Note: The DNS catalog isn't stored on your computer, so your browser actually needs to grab this information from the Internet. You can see the advantage that this approach provides. In ordinary circumstances, a company's domain name will never change, because that's what customers use and remember. But an IP address may change, because the company may need to move their Web site from one Web server to another. As long as the company remembers to update the DNS, this won't cause any disruption. Fortunately, you won't need to worry about managing the DNS yourself, because that process is automatically handled for you by the company that hosts your Web site.
Using the IP address, the browser sends the request to the Web server .

The actual route that the message takes is difficult to predict. It may cross through a number of other Web servers on the way.
When the Web server receives the request, it looks at the path and file name in the URL .

In this case, the Web server sees that the request is for a file named listings.htm in a folder named Buyers . It looks up that file, and then sends it back to the Web browser. If the file doesn't exist, it sends back an error message instead.
The browser gets the HTML page it's been waiting for (the listings.htm file), and renders it for your viewing pleasure .

The URL http://www.SellMyJunkForMillions.com/Buyers/listings.htm is a typical example. However, in the wild, you'll sometimes come across URLs that seem a lot simpler. For instance, consider http://www.amazon.com. It clearly specifies the domain name (www.amazon.com), but it doesn't include any information about the path or file name. So what's a Web browser to do?
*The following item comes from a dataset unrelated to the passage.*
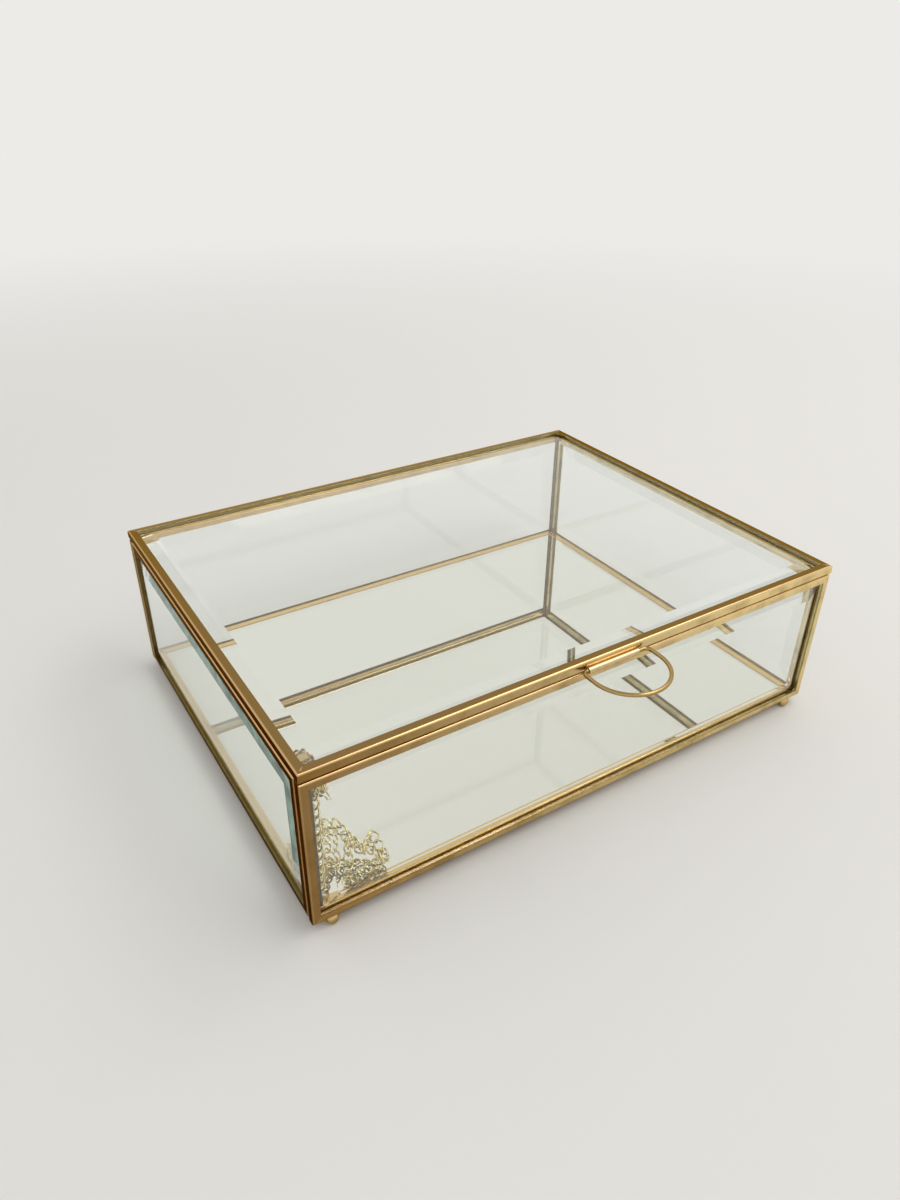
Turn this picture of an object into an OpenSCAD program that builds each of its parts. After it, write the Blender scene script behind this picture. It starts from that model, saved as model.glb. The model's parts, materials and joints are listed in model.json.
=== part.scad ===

When your URL doesn't include a file name, the browser just sends the request as is, and lets the Web server decide what to do. The Web server sees that you aren't requesting a specific file, and so it sends you the site's default Web page, which is often named index.htm or index.html . However, the Web administrator can configure the Web server to use any Web page file name as the default.

Now that you understand how URLs work, you're ready to integrate your own pages into the fabric of the Web.